Eligible source countries for procurement are subject to agreement between the governments of both countries, but in the case of general untied loans, they are all OECD member countries and all developing countries on the DAC's LDC list. For partially untied loans, the eligible source countries are developing countries on the DAC's LDC list and Japan. When financing is to be provided in the local currency, that fact shall be stipulated in the E/N.
(iv) Tax exemption for the loan and interest
When negotiating the E/N, the Japanese government requests its counterpart in the recipient country to grant tax-exempt status to the principal and interest of the loan and any income derived by Japanese people or corporate entities from the implementation of the project, and to exempt from customs duties and other charges, materials and equipment brought into the country by Japanese corporate bodies for the implementation of the project.
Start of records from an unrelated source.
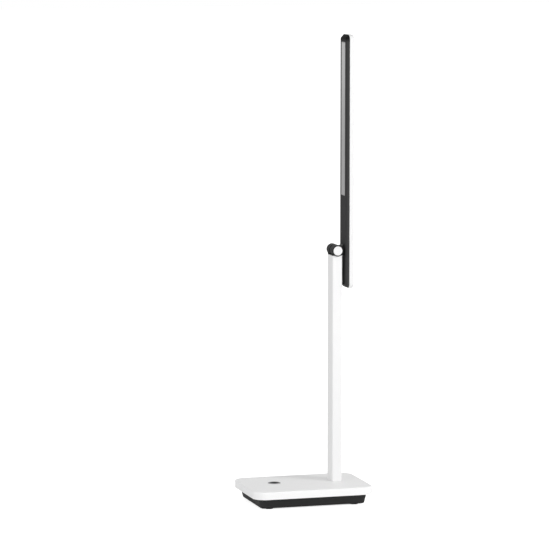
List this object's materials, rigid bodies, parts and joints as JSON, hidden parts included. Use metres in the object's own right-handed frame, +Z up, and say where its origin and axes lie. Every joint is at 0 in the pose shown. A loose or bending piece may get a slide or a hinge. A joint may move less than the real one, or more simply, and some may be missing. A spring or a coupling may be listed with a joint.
{
  "type": "bedside lamp",
  "caption": "Bedside lamp: flat rounded base with a push button, square upright stem and a long slim light arm on a friction hinge.",
  "frame": {"origin": "on the floor, under the middle of the base's rectangle", "axes": "+Z up; +X to the right along the base's long side, towards the stem; +Y to the back; the arm stands straight up at rest"},
  "size_m": [0.194, 0.135, 0.7307],
  "materials": {
    "white_plastic": "satin white moulding",
    "black_plastic": "fine-grained black moulding",
    "foot_rubber": "soft black rubber",
    "ballast_steel": "bare plate",
    "cast_metal": "as cast",
    "white_paint": "satin white coat",
    "black_paint": "satin black coat",
    "screw_steel": "bright steel",
    "circuit_board": "green solder mask",
    "component_black": "moulded black",
    "component_white": "moulded white",
    "can_metal": "drawn can",
    "button_grey": "satin grey, darker in the middle",
    "bush_brass": "plain bearing brass",
    "spine_aluminium": "mill finish",
    "light_board": "white solder mask on aluminium",
    "light_chips": "pale yellow phosphor",
    "diffuser_grey": "frosted, unlit",
    "lead_black": "two-core lead"
  },
  "bodies": {
    "stand": {"base_cover": "white_plastic", "base_plinth": "black_plastic", "foot_front_left": "foot_rubber", "foot_front_right": "foot_rubber", "foot_rear_left": "foot_rubber", "foot_rear_right": "foot_rubber", "ballast_plate": "ballast_steel", "stem_foot": "cast_metal", "stem_tube": "white_paint", "stem_head": "black_paint", "base_screws": "screw_steel", "stem_screws": "screw_steel", "stem_lock_screws": "screw_steel", "board_screws": "screw_steel", "control_board": "circuit_board", "tact_switch": "component_black", "driver_inductor": "component_black", "driver_capacitor": "can_metal", "driver_chip": "component_black", "lead_socket": "component_white", "dc_inlet": "component_black", "dc_inlet_nut": "screw_steel", "hinge_axle": "screw_steel", "hinge_nut": "screw_steel", "friction_washer_front": "component_white", "friction_washer_rear": "screw_steel", "disc_spring": "screw_steel", "front_cap": "white_plastic", "rear_cap": "white_plastic", "stem_lead": "lead_black"},
    "button": {"button_cap": "button_grey", "switch_plunger": "component_black"},
    "arm": {"arm_knuckle": "black_plastic", "hinge_bush": "bush_brass", "arm_tray": "black_plastic", "arm_shell": "white_plastic", "arm_spine": "spine_aluminium", "led_board": "light_board", "leds": "light_chips", "reflector": "component_white", "diffuser": "diffuser_grey", "knuckle_screws": "screw_steel", "shell_screws": "screw_steel", "arm_lead": "lead_black"}
  },
  "joints": [
    {"name": "arm_hinge", "type": "hinge", "parent": "stand", "child": "arm", "pos_m": [0.054, 0.0087, 0.3944], "axis": [0, -1, 0], "range_deg": [0, 175]},
    {"name": "button_press", "type": "slide", "parent": "stand", "child": "button", "axis": [0, 0, -1], "range_m": [0, 0.001], "stiffness_N_per_m": 1500, "springref_m": -0.0005}
  ]
}
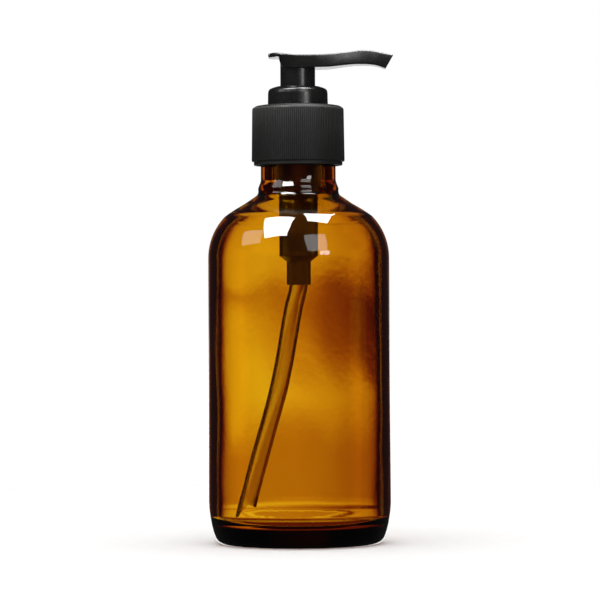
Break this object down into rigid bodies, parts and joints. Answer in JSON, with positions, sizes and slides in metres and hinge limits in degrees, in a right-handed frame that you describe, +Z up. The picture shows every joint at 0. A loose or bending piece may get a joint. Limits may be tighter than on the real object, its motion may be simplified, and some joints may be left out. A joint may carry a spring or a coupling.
{
  "type": "soap pump dispenser",
  "caption": "Round amber glass bottle with a ribbed screw cap and a locked-down lotion pump whose spout points along +X; the head presses, turns and unscrews.",
  "frame": {"origin": "on the bottle's axis, in the plane of the ring that it stands on", "axes": "+Z up along the bottle's axis, +X along the spout, +Y to the back"},
  "size_m": [0.0617, 0.0606, 0.1637],
  "materials": {
    "amber_glass": "clear amber glass, polished",
    "black_plastic": "satin black moulded polypropylene",
    "housing_plastic": "black moulded polypropylene",
    "clear_tube": "clear extruded polyethylene",
    "natural_seal": "natural polyethylene",
    "gasket_foam": "white foamed polyethylene",
    "spring_steel": "drawn stainless wire and polished ball"
  },
  "bodies": {
    "bottle": {"glass_bottle": "amber_glass"},
    "pump": {"pump_housing": "housing_plastic", "neck_gasket": "gasket_foam", "lock_collar": "black_plastic", "dip_tube": "clear_tube", "ball_cage": "natural_seal", "return_spring": "spring_steel"},
    "cap": {"screw_cap": "black_plastic"},
    "plunger": {"stem": "black_plastic", "piston_rod": "housing_plastic"},
    "seal": {"piston": "natural_seal"},
    "head": {"actuator_head": "black_plastic"},
    "ball": {"inlet_ball": "spring_steel"}
  },
  "joints": [
    {"name": "pump_lift", "type": "slide", "parent": "bottle", "child": "pump", "axis": [0, 0, 1], "range_m": [0, 0.00635]},
    {"name": "cap_turn", "type": "hinge", "parent": "pump", "child": "cap", "pos_m": [0, 0, 0.1355], "axis": [0, 0, 1], "range_deg": [0, 540]},
    {"name": "head_press", "type": "slide", "parent": "pump", "child": "plunger", "axis": [0, 0, 1], "range_m": [0, 0.014], "stiffness_N_per_m": 700, "springref_m": 0.021, "deforming": ["return_spring"]},
    {"name": "head_turn", "type": "hinge", "parent": "plunger", "child": "head", "pos_m": [0, 0, 0.155], "axis": [0, 0, 1], "continuous": true},
    {"name": "piston_shift", "type": "slide", "parent": "plunger", "child": "seal", "axis": [0, 0, 1], "range_m": [0, 0.001]},
    {"name": "ball_lift", "type": "slide", "parent": "pump", "child": "ball", "axis": [0, 0, 1], "range_m": [0, 0.0015]}
  ],
  "couplings": [
    {"joint": "pump_lift", "follows": "cap_turn", "m_per_rad": 0.00067375}
  ]
}
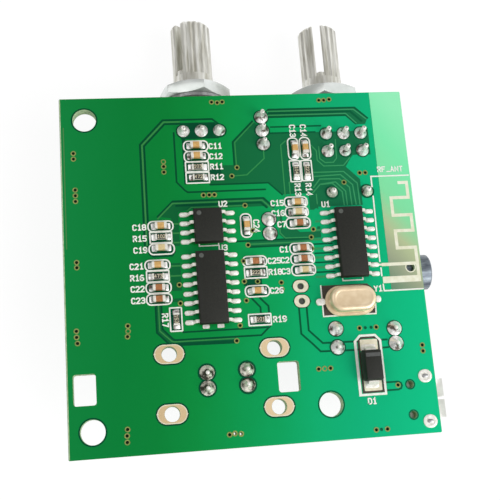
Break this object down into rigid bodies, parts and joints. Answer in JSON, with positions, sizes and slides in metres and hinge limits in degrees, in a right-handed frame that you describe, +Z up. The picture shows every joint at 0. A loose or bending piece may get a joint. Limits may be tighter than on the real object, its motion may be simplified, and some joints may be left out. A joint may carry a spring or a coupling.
{
  "type": "audio amplifier board",
  "caption": "Small square stereo audio amplifier board, solder side up: chips and soldered pins on top, two knurled rotary controls on one edge, audio jack and power socket on the side.",
  "frame": {"origin": "on the ground under the middle of the outline seen from above", "axes": "+Z up, out of the solder face; +Y towards the knob shafts, along them; +X towards the edge with the jack and the power socket"},
  "size_m": [0.0506, 0.0634, 0.0162],
  "materials": {
    "board_green": "green solder mask over glass laminate, with tinned solder joints",
    "capacitor_tan": "matt tan ceramic with tinned ends",
    "resistor_black": "black glazed top with tinned ends",
    "chip_black": "moulded epoxy, fine texture",
    "crystal_gold": "satin champagne metal",
    "pot_casting": "bare die-cast zinc",
    "pot_wafer": "brown phenolic",
    "pot_steel": "plated sheet steel",
    "shaft_aluminium": "bare turned and knurled aluminium",
    "nut_nickel": "bright nickel plate",
    "washer_steel": "dull plated spring steel",
    "jack_black": "moulded black plastic",
    "usb_steel": "bright plated sheet steel",
    "usb_black": "moulded black plastic",
    "header_white": "ivory moulded nylon",
    "can_black": "shrunk sleeve over an aluminium can"
  },
  "bodies": {
    "board": {"circuit_board": "board_green", "ceramic_capacitor_01": "capacitor_tan", "ceramic_capacitor_02": "capacitor_tan", "ceramic_capacitor_03": "capacitor_tan", "ceramic_capacitor_04": "capacitor_tan", "ceramic_capacitor_05": "capacitor_tan", "ceramic_capacitor_06": "capacitor_tan", "ceramic_capacitor_07": "capacitor_tan", "ceramic_capacitor_08": "capacitor_tan", "ceramic_capacitor_09": "capacitor_tan", "ceramic_capacitor_10": "capacitor_tan", "ceramic_capacitor_11": "capacitor_tan", "ceramic_capacitor_12": "capacitor_tan", "ceramic_capacitor_13": "capacitor_tan", "ceramic_capacitor_14": "capacitor_tan", "ceramic_capacitor_15": "capacitor_tan", "ceramic_capacitor_16": "capacitor_tan", "ceramic_capacitor_17": "capacitor_tan", "ceramic_capacitor_18": "capacitor_tan", "chip_resistor_01": "resistor_black", "chip_resistor_02": "resistor_black", "chip_resistor_03": "resistor_black", "chip_resistor_04": "resistor_black", "chip_resistor_05": "resistor_black", "chip_resistor_06": "resistor_black", "chip_resistor_07": "resistor_black", "chip_resistor_08": "resistor_black", "chip_resistor_09": "resistor_black", "radio_chip": "chip_black", "preamp_chip": "chip_black", "power_chip": "chip_black", "crystal_can": "crystal_gold", "rectifier_diode": "chip_black", "tone_pot_front": "pot_casting", "tone_pot_wafer": "pot_wafer", "tone_pot_cover": "pot_steel", "tone_washer": "washer_steel", "tone_nut": "nut_nickel", "volume_pot_front": "pot_casting", "volume_wafer_front": "pot_wafer", "volume_wafer_rear": "pot_wafer", "volume_switch": "pot_wafer", "volume_pot_cover": "pot_steel", "volume_washer": "washer_steel", "volume_nut": "nut_nickel", "audio_jack": "jack_black", "usb_shell": "usb_steel", "usb_tongue": "usb_black", "line_header": "header_white", "speaker_header_left": "header_white", "speaker_header_right": "header_white", "electrolytic_small_1": "can_black", "electrolytic_small_2": "can_black", "electrolytic_large": "can_black"},
    "tone_shaft": {"tone_shaft": "shaft_aluminium"},
    "volume_shaft": {"volume_shaft": "shaft_aluminium"}
  },
  "joints": [
    {"name": "tone_turn", "type": "hinge", "parent": "board", "child": "tone_shaft", "pos_m": [-0.00598, 0.01635, 0.00546], "axis": [0, 1, 0], "range_deg": [-103, 197]},
    {"name": "volume_turn", "type": "hinge", "parent": "board", "child": "volume_shaft", "pos_m": [0.01388, 0.01535, 0.00546], "axis": [0, 1, 0], "range_deg": [-136, 164]}
  ]
}
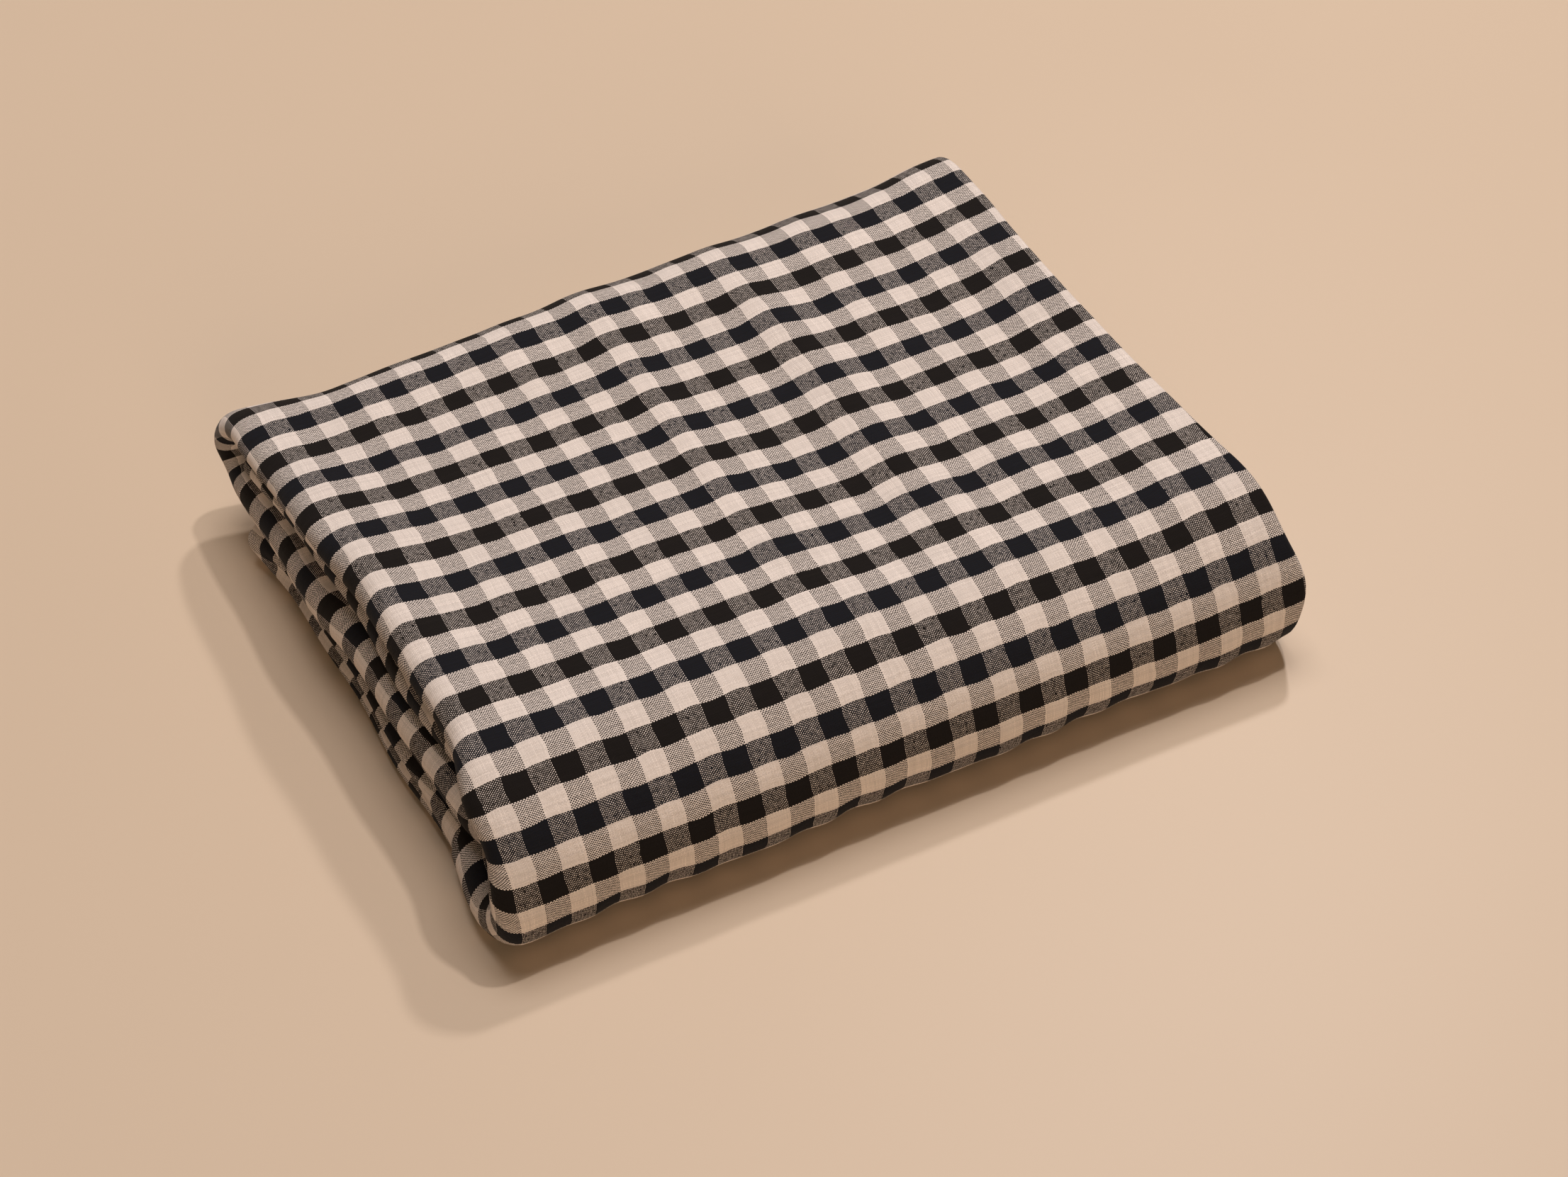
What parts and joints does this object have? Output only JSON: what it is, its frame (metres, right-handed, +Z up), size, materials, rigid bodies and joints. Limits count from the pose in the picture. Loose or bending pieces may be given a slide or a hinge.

Any exemption from such taxes and charges is to be stipulated in the E/N.
(v) Government guarantees for the loan
It should be stipulated in the E/N that when the borrowing party in the recipient country is the central bank or other government-affiliated institution, rather than the government itself, the recipient country government will guarantee the repayment obligations of the borrower.
(vi) Provision of certain facilities
The E/N typically states that the borrowing country will provide all necessary facilities for Japanese individuals and corporate entities entering and residing in the country for the purpose of implementing the project.
(vii) Shipping of goods
The E/N will stipulate that free international competition should not be hindered in relation to the oceangoing transport of materials and equipment used in the implementation of the project.
(viii) Appropriate use
The E/N should state that the government of the borrowing country will guarantee that the loan and facilities to be constructed with loan funds will be used in an appropriate manner.
(ix) Consultation
The document should stipulate that both governments will consult with each other in regard to their understanding of the E/N and any other related matters.
(2) Eligible Source Countries for Commodity Loan Purchases
Japan decided in 1978 to adopt a basic policy of providing untied ODA loans. This means that all OECD member countries and developing countries qualify as eligible source countries.
(3) Counterpart Funds
In the case of the traditional single commodity loan, the local currency funds (counterpart funds) generated by the sale of goods furnished under the loan are used to fund economic and social development projects in the recipient country, or as the local currency component in ODA loan projects.
(4) Exchange of Notes
The following nine matters must essentially be agreed by the two parties in drawing up an E/N for a commodity loan.
(i) | The loan amount, and the identities of the lending and borrowing parties |
(ii) | Conclusion of the loan agreement and the terms and conditions of the loan |
(iii) | Products eligible for purchase under the commodity loan agreement |
(iv) Procurement methods
To ensure the effective and correct utilization of the loan funds, the document should stipulate that goods will be procured in accordance with OECF guidelines.
(v) Shipping of goods and marine insurance coverage
The agreement should stipulate that the recipient country will endeavor to guarantee that the principles of free competition are applicable to the shipment and that marine insurance coverage will be obtained for goods purchased with funds provided by a commodity loan.
(vi) Tax exemption for the loan and interest
The agreement should specify that tax exemption measures for the implementing institution will be put in place by the recipient country government.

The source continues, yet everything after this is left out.